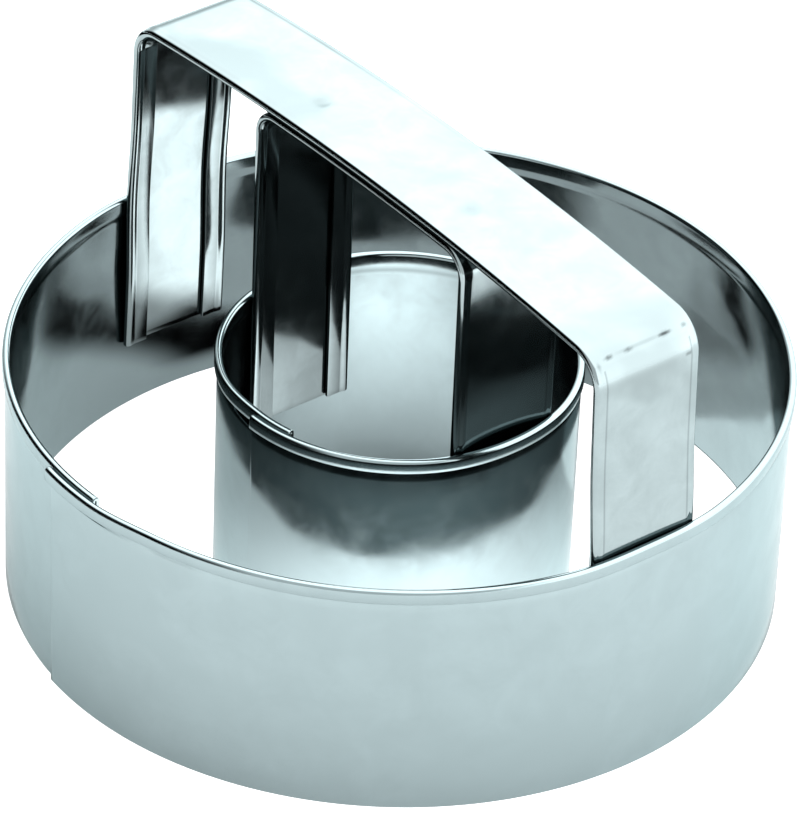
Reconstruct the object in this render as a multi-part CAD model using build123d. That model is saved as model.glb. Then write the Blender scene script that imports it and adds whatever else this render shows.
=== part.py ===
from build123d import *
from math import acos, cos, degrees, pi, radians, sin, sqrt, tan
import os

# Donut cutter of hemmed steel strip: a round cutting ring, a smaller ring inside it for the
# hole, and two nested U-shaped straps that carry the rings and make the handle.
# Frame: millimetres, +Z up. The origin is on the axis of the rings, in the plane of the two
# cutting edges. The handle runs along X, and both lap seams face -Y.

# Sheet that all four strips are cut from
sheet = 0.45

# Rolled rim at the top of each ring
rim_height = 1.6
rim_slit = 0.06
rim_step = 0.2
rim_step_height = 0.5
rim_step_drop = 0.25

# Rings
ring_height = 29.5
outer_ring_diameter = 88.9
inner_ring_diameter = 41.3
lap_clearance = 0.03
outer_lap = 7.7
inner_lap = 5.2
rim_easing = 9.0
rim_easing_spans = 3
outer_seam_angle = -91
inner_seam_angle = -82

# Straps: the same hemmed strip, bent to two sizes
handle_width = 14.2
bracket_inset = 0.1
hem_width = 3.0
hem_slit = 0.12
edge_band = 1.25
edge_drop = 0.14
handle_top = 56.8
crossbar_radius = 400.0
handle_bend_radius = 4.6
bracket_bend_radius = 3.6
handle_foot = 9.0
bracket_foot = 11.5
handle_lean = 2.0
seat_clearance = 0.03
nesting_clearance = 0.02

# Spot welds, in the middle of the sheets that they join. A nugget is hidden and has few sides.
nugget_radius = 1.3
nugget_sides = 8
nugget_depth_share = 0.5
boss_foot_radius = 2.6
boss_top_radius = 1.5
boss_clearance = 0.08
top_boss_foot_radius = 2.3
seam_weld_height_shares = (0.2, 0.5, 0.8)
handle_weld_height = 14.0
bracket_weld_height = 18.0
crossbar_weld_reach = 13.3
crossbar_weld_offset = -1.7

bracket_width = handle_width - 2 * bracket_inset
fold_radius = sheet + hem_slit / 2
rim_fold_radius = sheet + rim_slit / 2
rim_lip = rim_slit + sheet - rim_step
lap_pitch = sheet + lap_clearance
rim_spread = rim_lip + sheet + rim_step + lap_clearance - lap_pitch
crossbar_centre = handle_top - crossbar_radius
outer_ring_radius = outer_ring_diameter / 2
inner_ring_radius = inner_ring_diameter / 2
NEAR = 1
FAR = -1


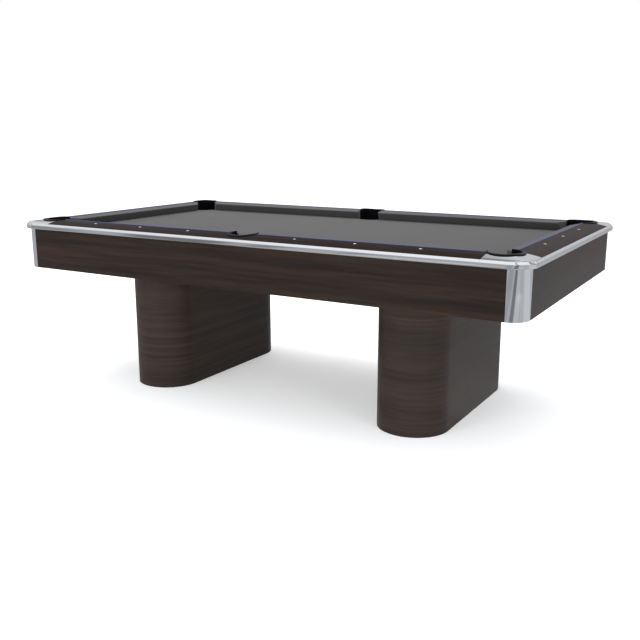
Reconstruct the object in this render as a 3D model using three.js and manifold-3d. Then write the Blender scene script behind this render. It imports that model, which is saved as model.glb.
--------
CHALLENGE - Copy out the full listing exactly.

FULL RESPONSE -
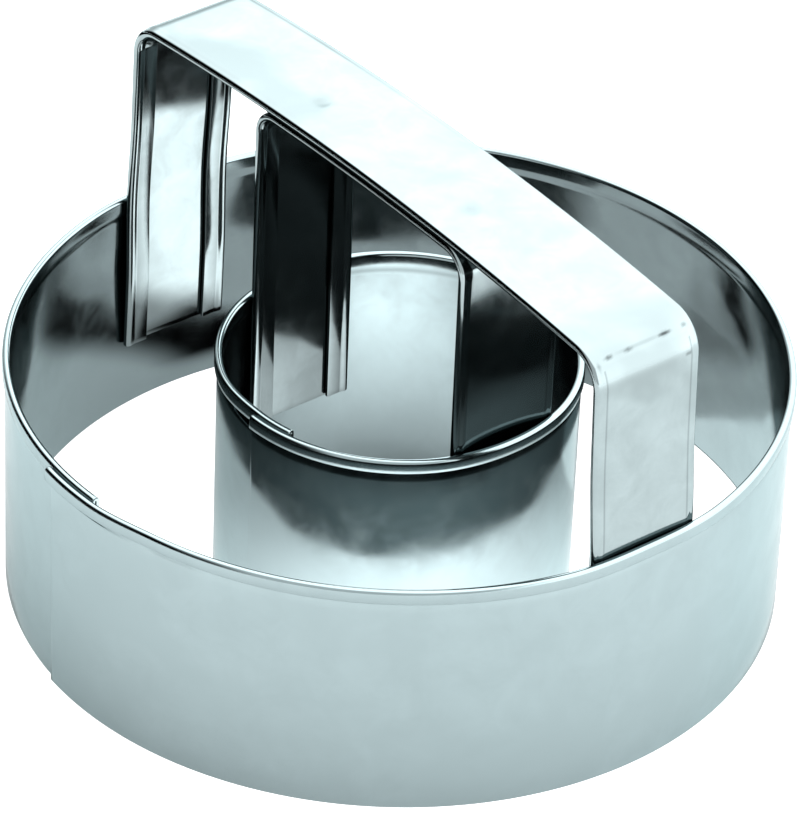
Reconstruct the object in this render as a multi-part CAD model using build123d. That model is saved as model.glb. Then write the Blender scene script that imports it and adds whatever else this render shows.
=== part.py ===
from build123d import *
from math import acos, cos, degrees, pi, radians, sin, sqrt, tan
import os

# Donut cutter of hemmed steel strip: a round cutting ring, a smaller ring inside it for the
# hole, and two nested U-shaped straps that carry the rings and make the handle.
# Frame: millimetres, +Z up. The origin is on the axis of the rings, in the plane of the two
# cutting edges. The handle runs along X, and both lap seams face -Y.

# Sheet that all four strips are cut from
sheet = 0.45

# Rolled rim at the top of each ring
rim_height = 1.6
rim_slit = 0.06
rim_step = 0.2
rim_step_height = 0.5
rim_step_drop = 0.25

# Rings
ring_height = 29.5
outer_ring_diameter = 88.9
inner_ring_diameter = 41.3
lap_clearance = 0.03
outer_lap = 7.7
inner_lap = 5.2
rim_easing = 9.0
rim_easing_spans = 3
outer_seam_angle = -91
inner_seam_angle = -82

# Straps: the same hemmed strip, bent to two sizes
handle_width = 14.2
bracket_inset = 0.1
hem_width = 3.0
hem_slit = 0.12
edge_band = 1.25
edge_drop = 0.14
handle_top = 56.8
crossbar_radius = 400.0
handle_bend_radius = 4.6
bracket_bend_radius = 3.6
handle_foot = 9.0
bracket_foot = 11.5
handle_lean = 2.0
seat_clearance = 0.03
nesting_clearance = 0.02

# Spot welds, in the middle of the sheets that they join. A nugget is hidden and has few sides.
nugget_radius = 1.3
nugget_sides = 8
nugget_depth_share = 0.5
boss_foot_radius = 2.6
boss_top_radius = 1.5
boss_clearance = 0.08
top_boss_foot_radius = 2.3
seam_weld_height_shares = (0.2, 0.5, 0.8)
handle_weld_height = 14.0
bracket_weld_height = 18.0
crossbar_weld_reach = 13.3
crossbar_weld_offset = -1.7

bracket_width = handle_width - 2 * bracket_inset
fold_radius = sheet + hem_slit / 2
rim_fold_radius = sheet + rim_slit / 2
rim_lip = rim_slit + sheet - rim_step
lap_pitch = sheet + lap_clearance
rim_spread = rim_lip + sheet + rim_step + lap_clearance - lap_pitch
crossbar_centre = handle_top - crossbar_radius
outer_ring_radius = outer_ring_diameter / 2
inner_ring_radius = inner_ring_diameter / 2
NEAR = 1
FAR = -1


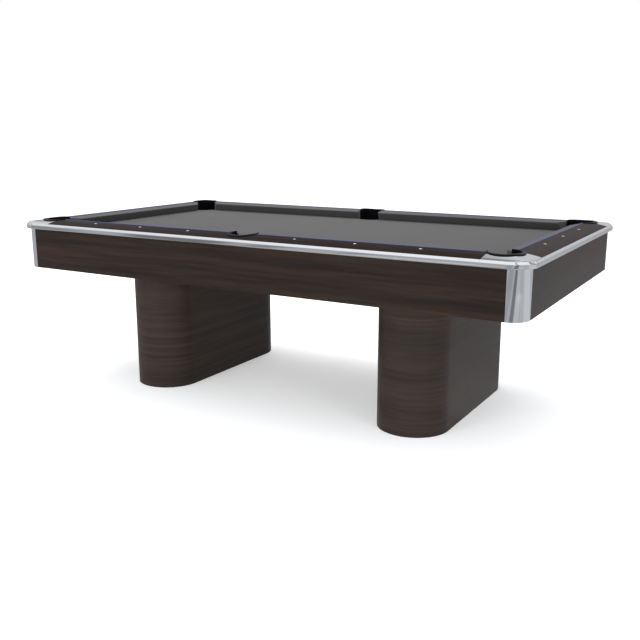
Reconstruct the object in this render as a 3D model using three.js and manifold-3d. Then write the Blender scene script behind this render. It imports that model, which is saved as model.glb.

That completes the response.